A Homily by Saint Philaret of Moscow
The significance of the infant Jesus being wrapped in swaddling bands is explained for us by one of the ancient Christian teachers. By this wrapping, Jesus foretells His own burial. Actually the swaddling bands of an infant and the shroud of the dead were originally woven by one craftsmen; the cradle and the coffin have one and the same maker. If sin had not devised the coffin and the winding sheet, then neither would there have been swaddling bands and the cradle. Just as birth pangs are the beginnings of death, so the cradle is the precursor of the coffin, and swaddling bands the first hem of the gradually developing burial shroud.
For this reason, the Son of God, Who was voluntarily wrapped in swaddling bands, foreshadows thereby the life of unremitting asceticism. Whoever you might be, if you wish to follow after Christ, you must pass through the shadow of death on the path to birth unto life eternal. Every instrument of offence must be cut off (Matt. 18:8), every self-willed movement must be restrained and cut short, every earthly desire must be bound and mortified: mortify therefore your members which are upon the earth (Col. 3:5).
You must, as if bound with swaddling bands, maintain the freedom to open your eyes only enough to gaze peacefully upon the bonds of your old man (cf. Eph.4:22), and in this way you will mortify your sight; you must guard your mouth in such a way that it solely breathes prayers. Thus it was that the faithful followers of the Lord bore about in their bodies the dying of the Lord Jesus and died daily (2 Cor. 4:10; 1 Cor. 15:31), but in that very death they obtained new life, as dying, and, behold, we live (2 Cor. 6:9). Our ascetical life is a constant sign of the path of Christ, and the coffin of the old man is truly the cradle of the new man.
Finally, this shall be a sign unto you: ye shall find the Babe wrapped in swaddling bands, lying in a manger. If the infancy and the swaddling bands of the God-Man are signs of His deep humility and mortification, then His manger depicts an unfathomable poverty. He had already belittled Himself before His angels by becoming man, by His being an infant and by the swaddling bands. He accepted that which belittled Him before men. He now condescends even further, and the Word which is inseparably with God (John 1:1) is numbered with the irrational beasts.

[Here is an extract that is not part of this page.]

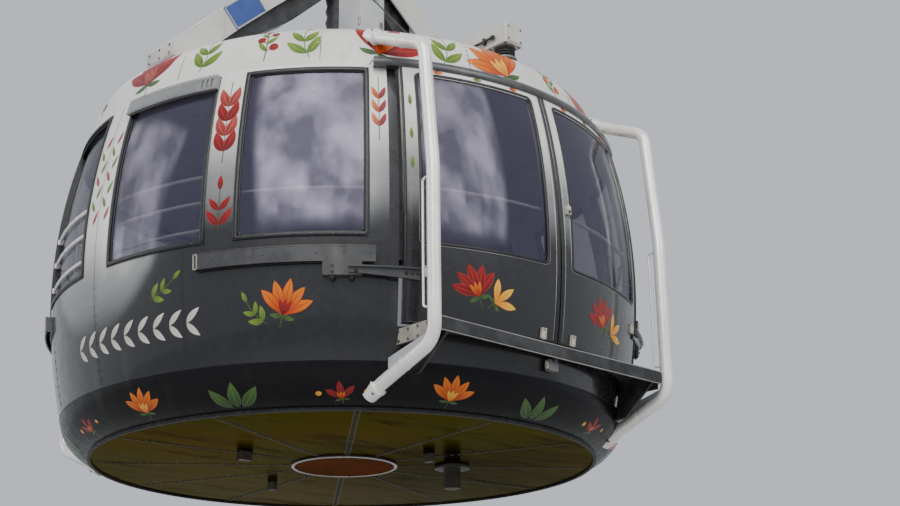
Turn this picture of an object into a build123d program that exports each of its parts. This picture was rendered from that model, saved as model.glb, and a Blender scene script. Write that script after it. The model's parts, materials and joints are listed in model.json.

Oh, how before this sign of the Divine impoverishment, all the exaltation in mankind, all the glory of the world, is not just brought down and belittled, but is brought to nought, disappears, and is concealed in its own annihilation! And blessed is he, who reverences before the manger of the God-Man as though it were before the Throne of His Majesty. He, who falls down before it, sees it above him at such a height as though in the very heavens! Let him lose the whole world, let him lose himself in the boundless abyss of his abasement: this boundlessness is itself the boundary of communion with the boundless Divinity. According to the cry of the Psalmist, let his soul faint: it fainteth for salvation (cf. Ps. 118:81).